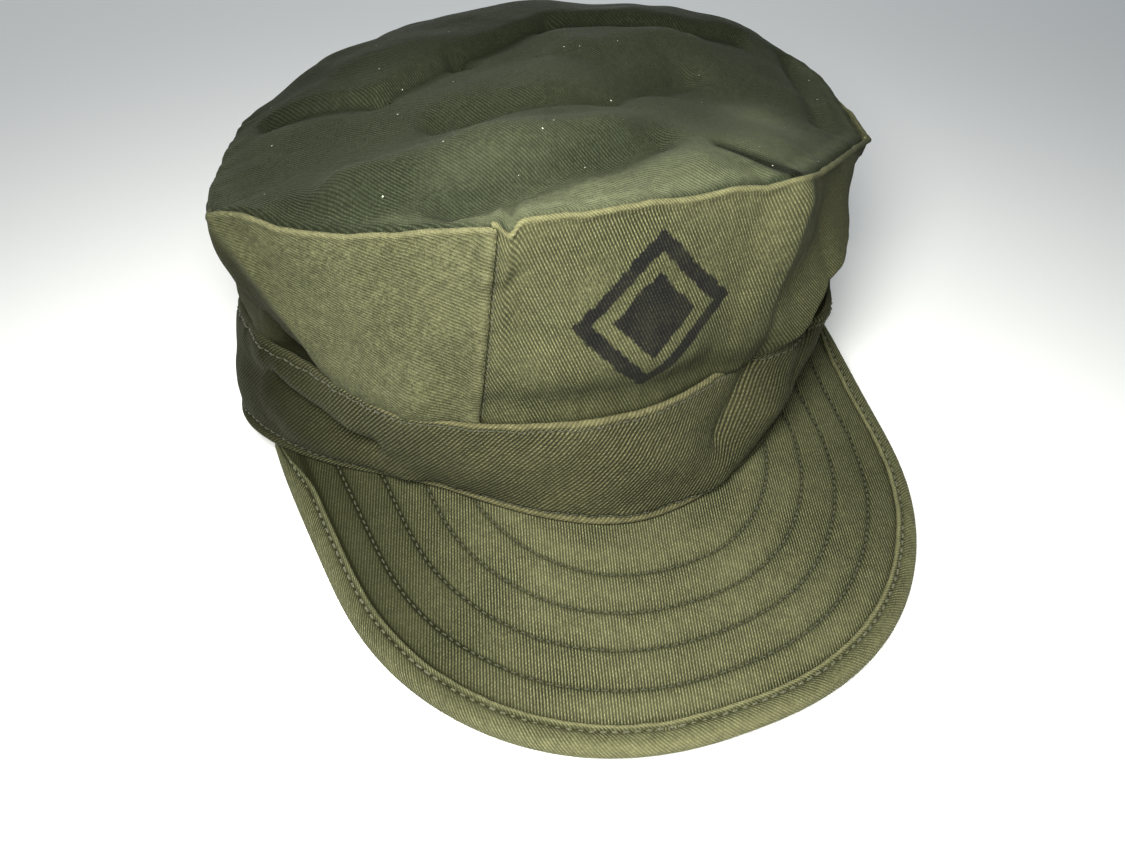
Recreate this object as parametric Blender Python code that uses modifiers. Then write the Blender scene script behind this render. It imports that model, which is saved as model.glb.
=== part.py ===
"""Eight-pointed cloth utility cap: an octagonal crown on a headband, with a stitched visor.

The cap lies as it does on a table, on the back of its headband and the rim of its visor.
The visor points towards -Y and +Z is up. Sizes are in metres, and an angle round the cap
is 0 at the middle of the visor and grows towards +X.
"""

from math import cos, pi, radians, sin

import bmesh
import bpy
from mathutils import Vector

# Cloth, board, thread and the gap left between neighbouring pieces.
CLOTH = 0.0007
BAND_CLOTH = 0.0012
BOARD = 0.0012
THREAD_RADIUS = 0.0003
GAP = 0.00035

# Headband: an oval, wider than it is deep, as a soft cap lies when nobody wears it.
BAND_HALF_WIDTH = 0.098
BAND_HALF_DEPTH = 0.089
BAND_TOP_HALF_WIDTH = 0.094
BAND_TOP_HALF_DEPTH = 0.086
BAND_HEIGHT = 0.034
BAND_UPRIGHT = BAND_HEIGHT / 3
BAND_SEGMENTS = 64
BAND_STITCH_INSET = 0.003
SWEATBAND_HEIGHT = 0.030
SWEATBAND_INSET = 0.0018

# Visor: sewn under the front of the headband, arched from side to side and sloping down.
VISOR_HALF_ANGLE = radians(71)
VISOR_REACH = 0.065
VISOR_HALF_WIDTH = 0.0965
VISOR_SQUARENESS = 2.3
VISOR_RISE = 0.011
VISOR_ARCH = 1.1
VISOR_TUCK = 0.0030
VISOR_SPAN = 0.985
VISOR_EDGE_SLACK = 0.0003
VISOR_COLUMNS = 36
VISOR_ROWS = 9
BINDING_WIDTH = 0.0062
BINDING_MOST_SHARE = 0.45
BINDING_CURVE = 0.001
BINDING_STITCH_INSET = 0.0048
STITCH_ROWS = 4
FIRST_ROW_INSET = 0.014
ROW_SPACING = 0.010
FOOT_EASE = radians(45)

# Crown: eight corners on an oval, a little behind the headband's middle, the front ones highest.
POINTS = 8
CROWN_HALF_WIDTH = 0.100
CROWN_HALF_DEPTH = 0.090
CROWN_SET_BACK = 0.004
CROWN_HEIGHT = 0.088
CROWN_LEAN = 0.138
CROWN_DOME = 0.009
CROWN_ROLL = 0.0030
ROLL_OUT = 0.0018
TOP_RINGS = 6
SIDE_COLUMNS = 6
PANEL_ROWS = 4
PANEL_BULGE = 0.002
SEAM_GAP = 0.006

# Heights of the visor's layers above its underside.
BOTTOM_COVER_AT = CLOTH / 2
BOARD_AT = CLOTH + GAP + BOARD / 2
TOP_COVER_AT = CLOTH + GAP + BOARD + GAP + CLOTH / 2
VISOR_THICKNESS = TOP_COVER_AT + CLOTH / 2
BINDING_TOP_AT = VISOR_THICKNESS + GAP + CLOTH / 2
BINDING_BOTTOM_AT = -GAP - CLOTH / 2
BINDING_DROP = GAP + CLOTH
VISOR_SLOPE = (VISOR_RISE - BINDING_DROP) / VISOR_REACH
THREAD_OFF = GAP + THREAD_RADIUS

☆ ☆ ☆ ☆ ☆

■ PROBLEM REQUIREMENTS
Everything from the first line through the line containing "SWEATBAND_INSET = 0.0018" should be quoted exactly, and nothing beyond it.

■ RESULT BELOW
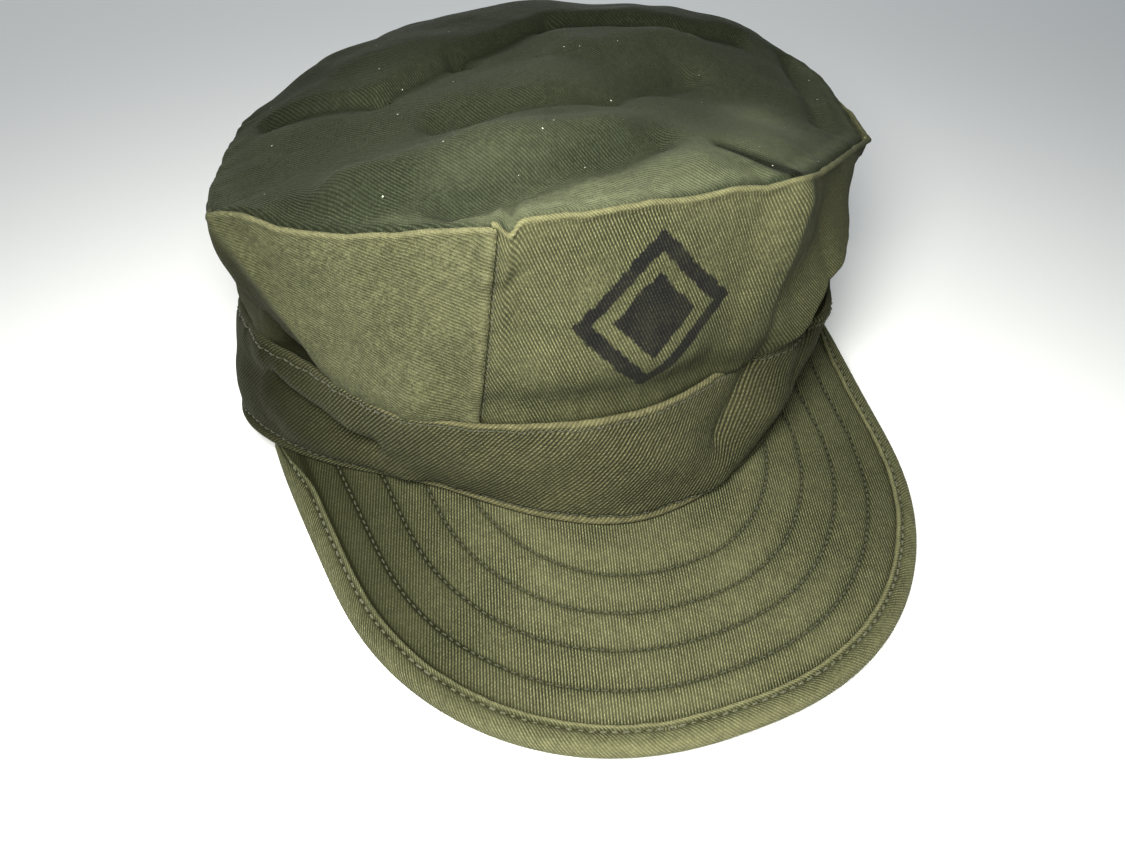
Recreate this object as parametric Blender Python code that uses modifiers. Then write the Blender scene script behind this render. It imports that model, which is saved as model.glb.
=== part.py ===
"""Eight-pointed cloth utility cap: an octagonal crown on a headband, with a stitched visor.

The cap lies as it does on a table, on the back of its headband and the rim of its visor.
The visor points towards -Y and +Z is up. Sizes are in metres, and an angle round the cap
is 0 at the middle of the visor and grows towards +X.
"""

from math import cos, pi, radians, sin

import bmesh
import bpy
from mathutils import Vector

# Cloth, board, thread and the gap left between neighbouring pieces.
CLOTH = 0.0007
BAND_CLOTH = 0.0012
BOARD = 0.0012
THREAD_RADIUS = 0.0003
GAP = 0.00035

# Headband: an oval, wider than it is deep, as a soft cap lies when nobody wears it.
BAND_HALF_WIDTH = 0.098
BAND_HALF_DEPTH = 0.089
BAND_TOP_HALF_WIDTH = 0.094
BAND_TOP_HALF_DEPTH = 0.086
BAND_HEIGHT = 0.034
BAND_UPRIGHT = BAND_HEIGHT / 3
BAND_SEGMENTS = 64
BAND_STITCH_INSET = 0.003
SWEATBAND_HEIGHT = 0.030
SWEATBAND_INSET = 0.0018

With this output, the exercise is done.